=== Given data ===
========
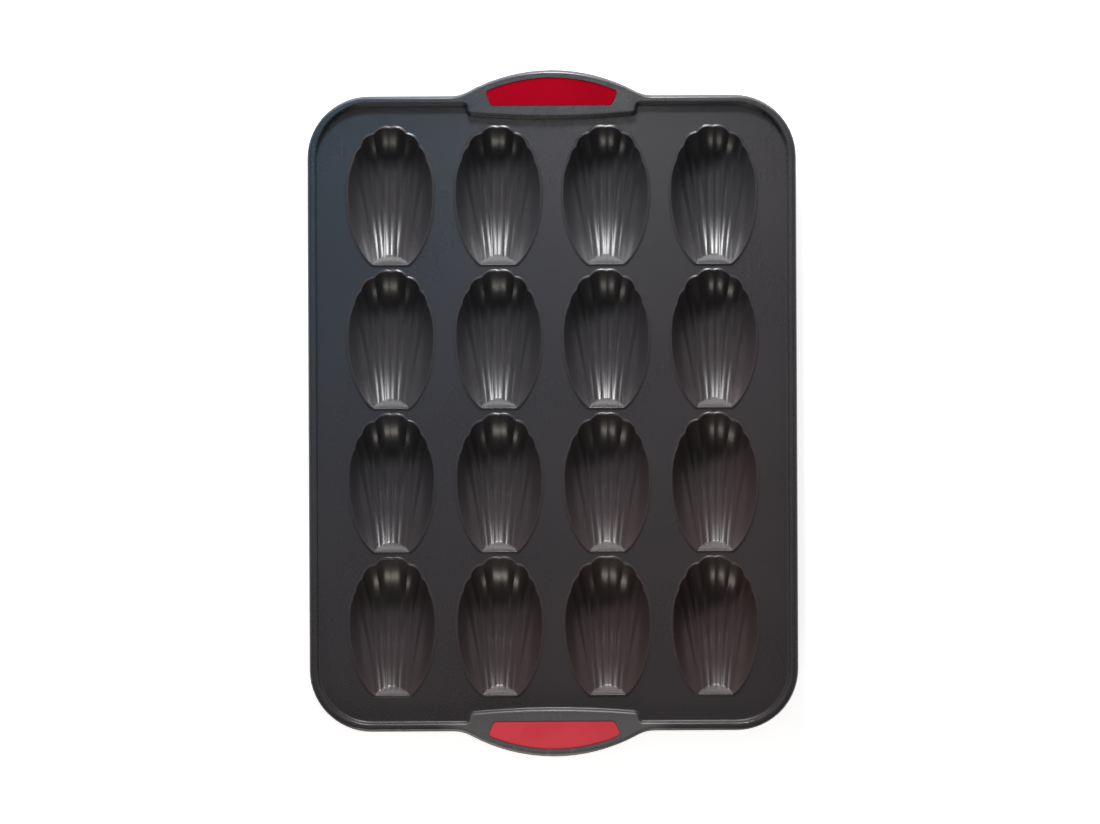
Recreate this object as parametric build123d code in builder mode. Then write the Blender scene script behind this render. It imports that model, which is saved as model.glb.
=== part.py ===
========
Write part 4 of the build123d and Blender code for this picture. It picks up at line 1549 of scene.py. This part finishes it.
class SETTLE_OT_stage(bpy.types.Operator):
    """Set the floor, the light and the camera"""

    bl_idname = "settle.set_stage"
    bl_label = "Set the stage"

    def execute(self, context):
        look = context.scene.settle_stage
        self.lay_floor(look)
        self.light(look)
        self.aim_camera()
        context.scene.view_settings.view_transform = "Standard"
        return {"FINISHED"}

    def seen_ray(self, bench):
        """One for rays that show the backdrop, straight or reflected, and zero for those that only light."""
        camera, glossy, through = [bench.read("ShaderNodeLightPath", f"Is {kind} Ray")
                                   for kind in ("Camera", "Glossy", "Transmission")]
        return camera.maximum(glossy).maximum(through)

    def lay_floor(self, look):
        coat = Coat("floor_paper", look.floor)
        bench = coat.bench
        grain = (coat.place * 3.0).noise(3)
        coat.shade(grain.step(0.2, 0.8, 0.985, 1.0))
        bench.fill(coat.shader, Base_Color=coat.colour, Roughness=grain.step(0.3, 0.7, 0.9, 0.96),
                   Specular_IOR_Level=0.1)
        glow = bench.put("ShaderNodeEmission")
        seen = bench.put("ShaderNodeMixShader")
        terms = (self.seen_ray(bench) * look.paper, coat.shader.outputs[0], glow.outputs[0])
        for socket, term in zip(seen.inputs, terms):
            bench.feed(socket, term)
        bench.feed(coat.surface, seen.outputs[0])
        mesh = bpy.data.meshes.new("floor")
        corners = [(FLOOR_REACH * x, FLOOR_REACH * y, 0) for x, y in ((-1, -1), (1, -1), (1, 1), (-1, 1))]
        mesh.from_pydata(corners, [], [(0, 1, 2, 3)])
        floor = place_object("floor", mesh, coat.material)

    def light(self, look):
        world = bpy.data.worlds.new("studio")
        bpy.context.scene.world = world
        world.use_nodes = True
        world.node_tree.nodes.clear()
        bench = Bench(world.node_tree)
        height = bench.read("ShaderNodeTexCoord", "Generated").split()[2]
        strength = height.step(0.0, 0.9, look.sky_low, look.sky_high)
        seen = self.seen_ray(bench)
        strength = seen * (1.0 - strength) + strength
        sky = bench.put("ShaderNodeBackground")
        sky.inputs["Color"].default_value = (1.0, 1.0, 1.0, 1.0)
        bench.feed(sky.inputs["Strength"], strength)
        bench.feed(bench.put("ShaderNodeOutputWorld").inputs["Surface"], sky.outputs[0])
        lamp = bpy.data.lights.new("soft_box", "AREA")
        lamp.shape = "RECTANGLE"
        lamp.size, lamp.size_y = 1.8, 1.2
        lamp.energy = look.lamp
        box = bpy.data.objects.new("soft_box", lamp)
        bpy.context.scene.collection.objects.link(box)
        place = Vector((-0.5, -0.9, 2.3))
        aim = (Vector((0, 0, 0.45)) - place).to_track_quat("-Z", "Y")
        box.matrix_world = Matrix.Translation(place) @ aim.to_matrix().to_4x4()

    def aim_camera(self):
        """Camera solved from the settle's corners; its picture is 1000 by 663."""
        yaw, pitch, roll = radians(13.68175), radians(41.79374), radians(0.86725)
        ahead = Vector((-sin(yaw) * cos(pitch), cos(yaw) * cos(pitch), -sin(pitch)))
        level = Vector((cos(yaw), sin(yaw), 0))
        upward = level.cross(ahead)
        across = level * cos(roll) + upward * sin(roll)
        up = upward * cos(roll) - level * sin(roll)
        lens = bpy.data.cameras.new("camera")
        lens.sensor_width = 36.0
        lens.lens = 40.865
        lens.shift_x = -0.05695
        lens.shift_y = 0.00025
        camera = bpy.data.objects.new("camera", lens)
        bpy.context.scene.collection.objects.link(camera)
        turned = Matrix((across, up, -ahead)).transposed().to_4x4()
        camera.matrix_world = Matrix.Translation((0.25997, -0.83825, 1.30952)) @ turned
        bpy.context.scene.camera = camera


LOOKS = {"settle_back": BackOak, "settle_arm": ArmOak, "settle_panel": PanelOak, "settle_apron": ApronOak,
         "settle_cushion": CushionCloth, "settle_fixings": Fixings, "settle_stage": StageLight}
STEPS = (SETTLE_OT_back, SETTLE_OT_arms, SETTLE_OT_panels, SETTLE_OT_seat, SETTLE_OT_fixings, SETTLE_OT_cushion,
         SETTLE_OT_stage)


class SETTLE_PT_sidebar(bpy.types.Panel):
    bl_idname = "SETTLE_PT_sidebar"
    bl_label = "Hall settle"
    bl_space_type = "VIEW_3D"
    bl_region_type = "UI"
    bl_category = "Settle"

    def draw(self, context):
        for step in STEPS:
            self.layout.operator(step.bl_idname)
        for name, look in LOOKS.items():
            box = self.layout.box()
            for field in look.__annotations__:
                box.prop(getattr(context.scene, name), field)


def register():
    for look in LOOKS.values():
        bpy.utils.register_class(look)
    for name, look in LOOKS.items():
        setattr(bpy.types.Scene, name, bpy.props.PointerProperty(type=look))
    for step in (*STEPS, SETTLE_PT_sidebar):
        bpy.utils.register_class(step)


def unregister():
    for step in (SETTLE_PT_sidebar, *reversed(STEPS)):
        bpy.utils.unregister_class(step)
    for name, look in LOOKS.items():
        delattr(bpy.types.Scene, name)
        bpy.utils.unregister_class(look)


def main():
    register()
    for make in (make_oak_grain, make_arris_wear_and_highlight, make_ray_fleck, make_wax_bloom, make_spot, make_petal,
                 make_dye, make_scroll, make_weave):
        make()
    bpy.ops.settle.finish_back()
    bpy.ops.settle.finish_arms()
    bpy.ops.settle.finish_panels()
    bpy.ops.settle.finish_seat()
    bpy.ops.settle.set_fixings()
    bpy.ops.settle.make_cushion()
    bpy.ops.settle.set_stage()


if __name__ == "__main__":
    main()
========
=== What to produce ===
Copy out every line that includes the word "code".

=== Task output ===
Recreate this object as parametric build123d code in builder mode. Then write the Blender scene script behind this render. It imports that model, which is saved as model.glb.
Write part 4 of the build123d and Blender code for this picture. It picks up at line 1549 of scene.py. This part finishes it.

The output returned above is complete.